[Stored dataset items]
__________

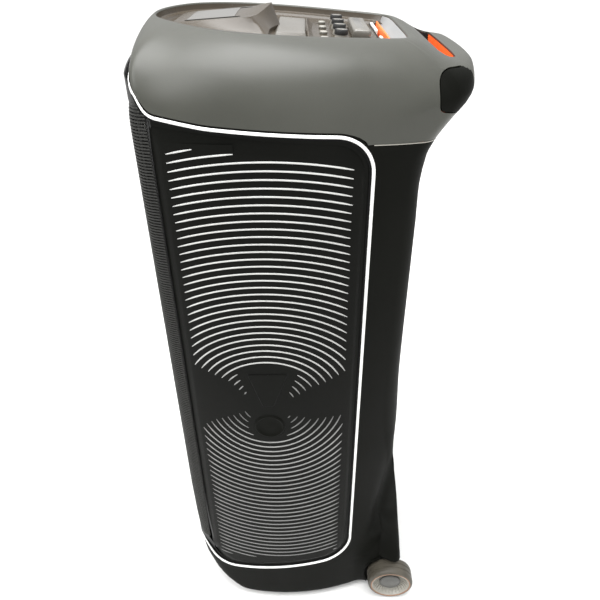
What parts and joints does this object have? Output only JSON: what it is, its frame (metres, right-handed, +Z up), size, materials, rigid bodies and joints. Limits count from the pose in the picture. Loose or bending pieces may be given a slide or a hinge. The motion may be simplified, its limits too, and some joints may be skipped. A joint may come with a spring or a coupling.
{
  "type": "wheeled tower party speaker",
  "caption": "Tall wheeled party speaker: bowed cabinet with ridged sides, wrapped front grille, rolled hood with sloping control deck, rear grip handle and transport wheels.",
  "frame": {"origin": "on the floor under the middle of the bounding box", "axes": "+Z up, the grille faces -Y, the handle and wheels are on the +Y side, +X is the right-hand side panel"},
  "size_m": [0.4434, 0.4382, 1.054],
  "materials": {
    "shell": "fine textured",
    "hood": "fine textured",
    "panel": "satin textured",
    "trim": "satin silver white",
    "grille": "powder coated",
    "black": "plain",
    "deck": "satin",
    "orange": "plain",
    "display": "polished",
    "keys": "satin",
    "pale": "satin",
    "rubber": "plain",
    "tyre": "worn grey",
    "hub": "satin",
    "steel": "zinc plated",
    "aluminium": "black anodised",
    "board": "fibreboard",
    "cone": "pulp cone",
    "frame_metal": "black enamel",
    "light": "diffusing",
    "circuit": "circuit board"
  },
  "bodies": {
    "cabinet": {"cabinet_shell": "shell", "base_moulding": "shell", "hood_shell": "hood", "trim_loop": "trim", "front_grille": "grille", "grille_frame": "black", "front_baffle": "board", "side_panel_right": "panel", "side_panel_left": "panel", "panel_surround": "panel", "emblem_right": "panel", "emblem_left": "panel", "grip_cover_right": "shell", "grip_cover_left": "shell", "grip_liner": "orange", "deck_tray": "deck", "console": "deck", "display_window": "display", "pad_plate": "deck", "pad_fin": "deck", "control_block": "deck", "cradle_pad": "pale", "cradle_strip": "orange", "woofer_baskets": "frame_metal", "woofer_cones": "cone", "woofer_surrounds": "rubber", "woofer_magnets": "steel", "mid_drivers": "frame_metal", "tweeter_horns": "black", "light_rings": "light", "input_plate": "black", "jack_sockets": "steel", "mains_inlet": "black", "inlet_pins": "steel", "heat_sink": "aluminium", "port_tube": "black", "amp_board": "circuit", "amp_parts": "black", "power_supply": "steel", "brace_frame": "board", "axle_stubs": "steel", "feet": "rubber", "plate_screws": "steel", "driver_screws": "steel"},
    "wheel_right": {"tyre_right": "tyre", "hub_right": "hub", "hub_cap_right": "hub"},
    "wheel_left": {"tyre_left": "tyre", "hub_left": "hub", "hub_cap_left": "hub"},
    "dial_1": {"knob_1": "black"},
    "button_1": {"key_1": "keys"},
    "dial_2": {"knob_2": "black"},
    "button_2": {"key_2": "keys"},
    "dial_3": {"knob_3": "black"},
    "button_3": {"key_3": "keys"},
    "dial_4": {"knob_4": "black"},
    "button_4": {"key_4": "keys"}
  },
  "joints": [
    {"name": "wheel_right_spin", "type": "hinge", "parent": "cabinet", "child": "wheel_right", "pos_m": [0.19, 0.172, 0.0445], "axis": [1, 0, 0], "continuous": true},
    {"name": "wheel_left_spin", "type": "hinge", "parent": "cabinet", "child": "wheel_left", "pos_m": [-0.19, 0.172, 0.0445], "axis": [1, 0, 0], "continuous": true},
    {"name": "dial_1_turn", "type": "hinge", "parent": "cabinet", "child": "dial_1", "pos_m": [-0.066, 0.05553, 1.03013], "axis": [0, 0.0958, 0.9954], "range_deg": [-150, 150]},
    {"name": "button_1_press", "type": "slide", "parent": "cabinet", "child": "button_1", "axis": [0, -0.0958, -0.9954], "range_m": [0, 0.0011], "stiffness_N_per_m": 400, "springref_m": -0.0006},
    {"name": "dial_2_turn", "type": "hinge", "parent": "cabinet", "child": "dial_2", "pos_m": [-0.022, 0.05553, 1.03013], "axis": [0, 0.0958, 0.9954], "range_deg": [-150, 150]},
    {"name": "button_2_press", "type": "slide", "parent": "cabinet", "child": "button_2", "axis": [0, -0.0958, -0.9954], "range_m": [0, 0.0011], "stiffness_N_per_m": 400, "springref_m": -0.0006},
    {"name": "dial_3_turn", "type": "hinge", "parent": "cabinet", "child": "dial_3", "pos_m": [0.022, 0.05553, 1.03013], "axis": [0, 0.0958, 0.9954], "range_deg": [-150, 150]},
    {"name": "button_3_press", "type": "slide", "parent": "cabinet", "child": "button_3", "axis": [0, -0.0958, -0.9954], "range_m": [0, 0.0011], "stiffness_N_per_m": 400, "springref_m": -0.0006},
    {"name": "dial_4_turn", "type": "hinge", "parent": "cabinet", "child": "dial_4", "pos_m": [0.066, 0.05553, 1.03013], "axis": [0, 0.0958, 0.9954], "range_deg": [-150, 150]},
    {"name": "button_4_press", "type": "slide", "parent": "cabinet", "child": "button_4", "axis": [0, -0.0958, -0.9954], "range_m": [0, 0.0011], "stiffness_N_per_m": 400, "springref_m": -0.0006}
  ]
}
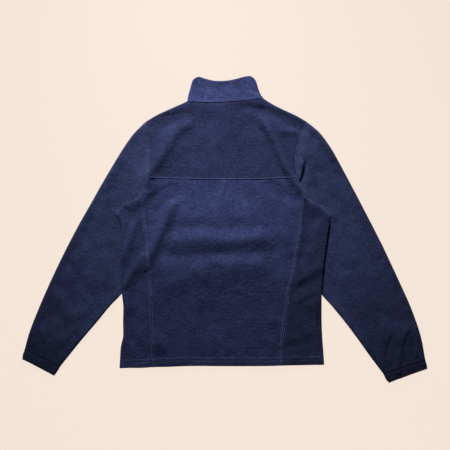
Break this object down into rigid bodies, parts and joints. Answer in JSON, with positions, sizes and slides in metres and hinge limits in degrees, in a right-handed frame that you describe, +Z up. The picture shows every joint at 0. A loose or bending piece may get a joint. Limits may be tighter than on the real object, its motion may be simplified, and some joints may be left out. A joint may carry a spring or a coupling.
{
  "type": "fleece zip jacket",
  "caption": "Long-sleeved fleece jacket with a stand collar, full front zip and gathered cuffs, laid flat on its front with its back showing.",
  "frame": {"origin": "on the surface the jacket lies on, under the middle of its bounding box", "axes": "+X towards the wearer's right sleeve, +Y towards the collar, +Z up, out of the back that shows"},
  "size_m": [1.051, 0.7974, 0.0156],
  "materials": {
    "fleece": "short brushed pile, matte, navy",
    "zip_tape": "woven tape, matte, navy",
    "zip_coil": "moulded coil, satin, navy",
    "zip_metal": "dark lacquered metal, satin"
  },
  "bodies": {
    "jacket": {"back_yoke": "fleece", "back_panel": "fleece", "side_panel_left": "fleece", "side_panel_right": "fleece", "front_left": "fleece", "front_right": "fleece", "sleeve_left": "fleece", "sleeve_right": "fleece", "cuff_left": "fleece", "cuff_right": "fleece", "collar": "fleece", "zip_tape_left": "zip_tape", "zip_tape_right": "zip_tape", "zip_chain": "zip_coil", "zip_slider": "zip_metal"},
    "pull_tab": {"zip_pull_tab": "zip_metal"}
  },
  "joints": [
    {"name": "pull_tab_hinge", "type": "hinge", "parent": "jacket", "child": "pull_tab", "pos_m": [0, 0.34, 0.00305], "axis": [1, 0, 0], "range_deg": [-6, 150]}
  ]
}
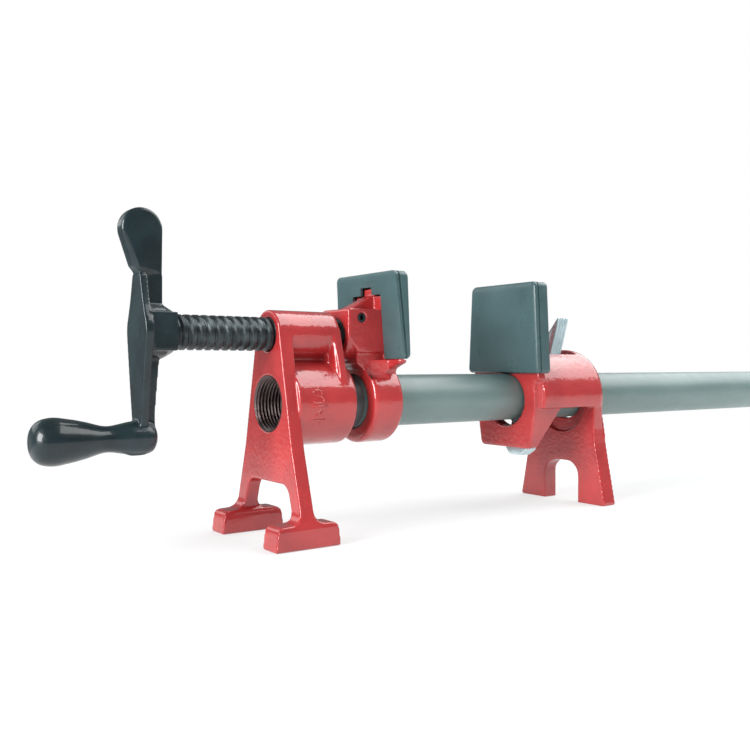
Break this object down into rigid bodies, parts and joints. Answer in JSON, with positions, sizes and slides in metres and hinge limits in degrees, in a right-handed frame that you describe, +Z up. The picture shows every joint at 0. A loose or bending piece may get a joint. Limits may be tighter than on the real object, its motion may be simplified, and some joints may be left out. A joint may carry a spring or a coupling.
{
  "type": "woodworking pipe clamp",
  "caption": "Pipe clamp: crank screw head with a sliding jaw, plastic pads and a clutch tail stop on a 3/4 inch pipe",
  "frame": {"origin": "middle of the footprint's length at bench level, under the pipe's axis", "axes": "+X along the pipe from the crank to the tail end, +Z up, Y across"},
  "size_m": [0.5836, 0.0666, 0.1501],
  "materials": {
    "red_paint": "gloss powder coat on a sand casting",
    "pipe_paint": "satin grey paint on drawn pipe",
    "black_paint": "gloss black paint on a casting",
    "black_oxide": "rolled screw, black oxide, lightly oiled",
    "pin_steel": "black spring pin",
    "pad_plastic": "moulded satin plastic",
    "zinc_plate": "bright zinc plated sheet steel",
    "spring_steel": "zinc plated spring wire"
  },
  "bodies": {
    "root": {"pipe": "pipe_paint", "head_casting": "red_paint"},
    "jaw": {"sliding_jaw": "red_paint", "jaw_pin": "pin_steel", "jaw_pad": "pad_plastic"},
    "screw": {"spindle": "black_oxide", "crank_handle": "black_paint"},
    "tail": {"tail_casting": "red_paint", "tail_pad": "pad_plastic", "clutch_spring": "spring_steel"},
    "clutch_1": {"clutch_plate_1": "zinc_plate"},
    "clutch_2": {"clutch_plate_2": "zinc_plate"},
    "clutch_3": {"clutch_plate_3": "zinc_plate"},
    "clutch_4": {"clutch_plate_4": "zinc_plate"}
  },
  "joints": [
    {"name": "jaw_travel", "type": "slide", "parent": "root", "child": "jaw", "axis": [1, 0, 0], "range_m": [-0.0035, 0.045]},
    {"name": "spindle_turn", "type": "hinge", "parent": "jaw", "child": "screw", "pos_m": [-0.1839, 0, 0.0972], "axis": [1, 0, 0], "range_deg": [-300, 3830]},
    {"name": "tail_slide", "type": "slide", "parent": "root", "child": "tail", "axis": [1, 0, 0], "range_m": [-0.0405, 0.25]},
    {"name": "clutch_tilt_1", "type": "hinge", "parent": "tail", "child": "clutch_1", "pos_m": [-0.00235, 0, 0.0862], "axis": [0, -1, 0], "range_deg": [0, 18], "stiffness_Nm_per_rad": 0.5, "springref_deg": -20.05},
    {"name": "clutch_tilt_2", "type": "hinge", "parent": "tail", "child": "clutch_2", "pos_m": [-0.00014, 0, 0.0862], "axis": [0, -1, 0], "range_deg": [0, 18]},
    {"name": "clutch_tilt_3", "type": "hinge", "parent": "tail", "child": "clutch_3", "pos_m": [0.00207, 0, 0.0862], "axis": [0, -1, 0], "range_deg": [0, 18]},
    {"name": "clutch_tilt_4", "type": "hinge", "parent": "tail", "child": "clutch_4", "pos_m": [0.00427, 0, 0.0862], "axis": [0, -1, 0], "range_deg": [0, 18]}
  ],
  "couplings": [
    {"joint": "spindle_turn", "follows": "jaw_travel", "rad_per_m": 1484.2},
    {"joint": "clutch_tilt_2", "follows": "clutch_tilt_1", "ratio": 1},
    {"joint": "clutch_tilt_3", "follows": "clutch_tilt_1", "ratio": 1},
    {"joint": "clutch_tilt_4", "follows": "clutch_tilt_1", "ratio": 1}
  ]
}
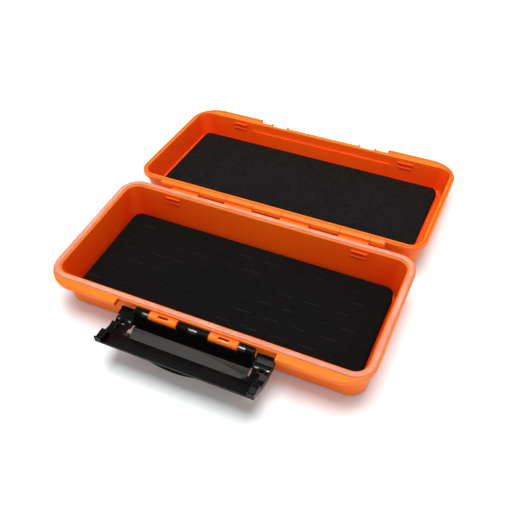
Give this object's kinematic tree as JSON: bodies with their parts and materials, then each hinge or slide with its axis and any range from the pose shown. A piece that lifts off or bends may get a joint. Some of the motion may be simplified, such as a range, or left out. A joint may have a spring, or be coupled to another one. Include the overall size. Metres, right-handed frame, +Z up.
{
  "type": "lure box",
  "caption": "Flat lure box lying open on its hinge, foam pads in base and lid, sealing ring on the base rim and a pivoting front latch.",
  "frame": {"origin": "middle of the base's underside", "axes": "+Z up, +X along the box's length to the right of the latch, -Y towards the latch, +Y towards the open lid"},
  "size_m": [0.2052, 0.2356, 0.0309],
  "materials": {
    "orange_shell": "satin moulded plastic",
    "seal": "translucent soft rubber",
    "foam": "fine closed-cell foam",
    "black_plastic": "satin moulded plastic",
    "pin_steel": "plain drawn wire"
  },
  "bodies": {
    "base": {"base_shell": "orange_shell", "sealing_ring": "seal", "base_foam": "foam", "hinge_pin": "pin_steel", "latch_pin": "pin_steel"},
    "lid": {"lid_shell": "orange_shell", "lid_foam": "foam"},
    "link": {"latch_link": "black_plastic"},
    "lever": {"latch_lever": "black_plastic", "lever_pin_left": "pin_steel", "lever_pin_right": "pin_steel"}
  },
  "joints": [
    {"name": "lid_hinge", "type": "hinge", "parent": "base", "child": "lid", "pos_m": [0, 0.05285, 0.02837], "axis": [1, 0, 0], "range_deg": [0, 184.77]},
    {"name": "link_pivot", "type": "hinge", "parent": "base", "child": "link", "pos_m": [0, -0.05115, 0.02525], "axis": [1, 0, 0], "range_deg": [0, 5]},
    {"name": "lever_pivot", "type": "hinge", "parent": "link", "child": "lever", "pos_m": [0, -0.0547, 0.0174], "axis": [-1, 0, 0], "range_deg": [0, 90]}
  ]
}
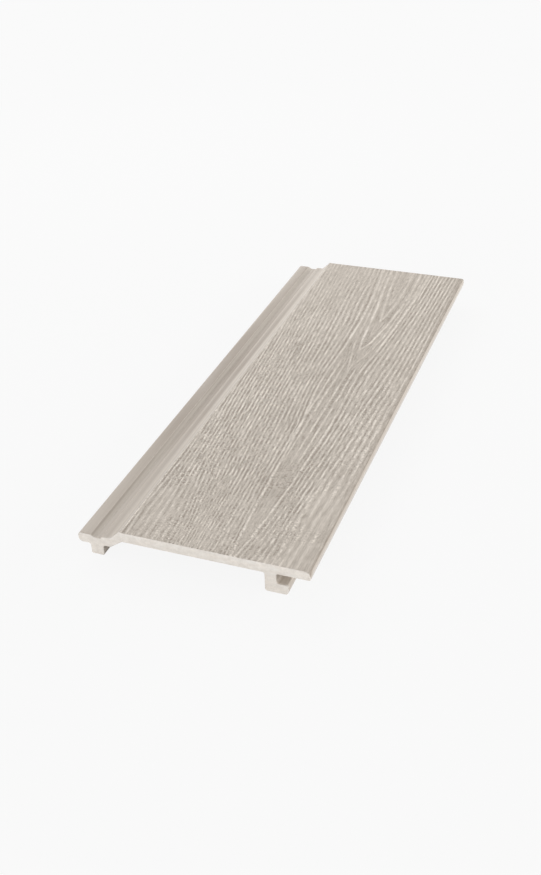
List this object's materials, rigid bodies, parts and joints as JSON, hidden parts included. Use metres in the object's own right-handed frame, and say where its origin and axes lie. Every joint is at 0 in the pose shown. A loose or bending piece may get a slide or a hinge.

__________

### GIVEN PROBLEM
Locate the line with "Give this object's" in the entries above; extract it and every line after it, verbatim.

### EXERCISE OUTPUT
Give this object's kinematic tree as JSON: bodies with their parts and materials, then each hinge or slide with its axis and any range from the pose shown. A piece that lifts off or bends may get a joint. Some of the motion may be simplified, such as a range, or left out. A joint may have a spring, or be coupled to another one. Include the overall size. Metres, right-handed frame, +Z up.
{
  "type": "lure box",
  "caption": "Flat lure box lying open on its hinge, foam pads in base and lid, sealing ring on the base rim and a pivoting front latch.",
  "frame": {"origin": "middle of the base's underside", "axes": "+Z up, +X along the box's length to the right of the latch, -Y towards the latch, +Y towards the open lid"},
  "size_m": [0.2052, 0.2356, 0.0309],
  "materials": {
    "orange_shell": "satin moulded plastic",
    "seal": "translucent soft rubber",
    "foam": "fine closed-cell foam",
    "black_plastic": "satin moulded plastic",
    "pin_steel": "plain drawn wire"
  },
  "bodies": {
    "base": {"base_shell": "orange_shell", "sealing_ring": "seal", "base_foam": "foam", "hinge_pin": "pin_steel", "latch_pin": "pin_steel"},
    "lid": {"lid_shell": "orange_shell", "lid_foam": "foam"},
    "link": {"latch_link": "black_plastic"},
    "lever": {"latch_lever": "black_plastic", "lever_pin_left": "pin_steel", "lever_pin_right": "pin_steel"}
  },
  "joints": [
    {"name": "lid_hinge", "type": "hinge", "parent": "base", "child": "lid", "pos_m": [0, 0.05285, 0.02837], "axis": [1, 0, 0], "range_deg": [0, 184.77]},
    {"name": "link_pivot", "type": "hinge", "parent": "base", "child": "link", "pos_m": [0, -0.05115, 0.02525], "axis": [1, 0, 0], "range_deg": [0, 5]},
    {"name": "lever_pivot", "type": "hinge", "parent": "link", "child": "lever", "pos_m": [0, -0.0547, 0.0174], "axis": [-1, 0, 0], "range_deg": [0, 90]}
  ]
}
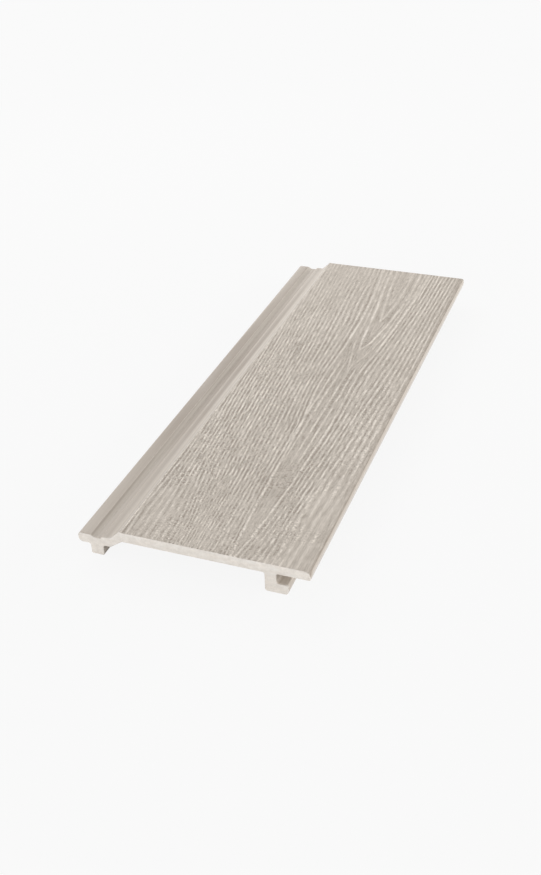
List this object's materials, rigid bodies, parts and joints as JSON, hidden parts included. Use metres in the object's own right-handed frame, and say where its origin and axes lie. Every joint is at 0 in the pose shown. A loose or bending piece may get a slide or a hinge.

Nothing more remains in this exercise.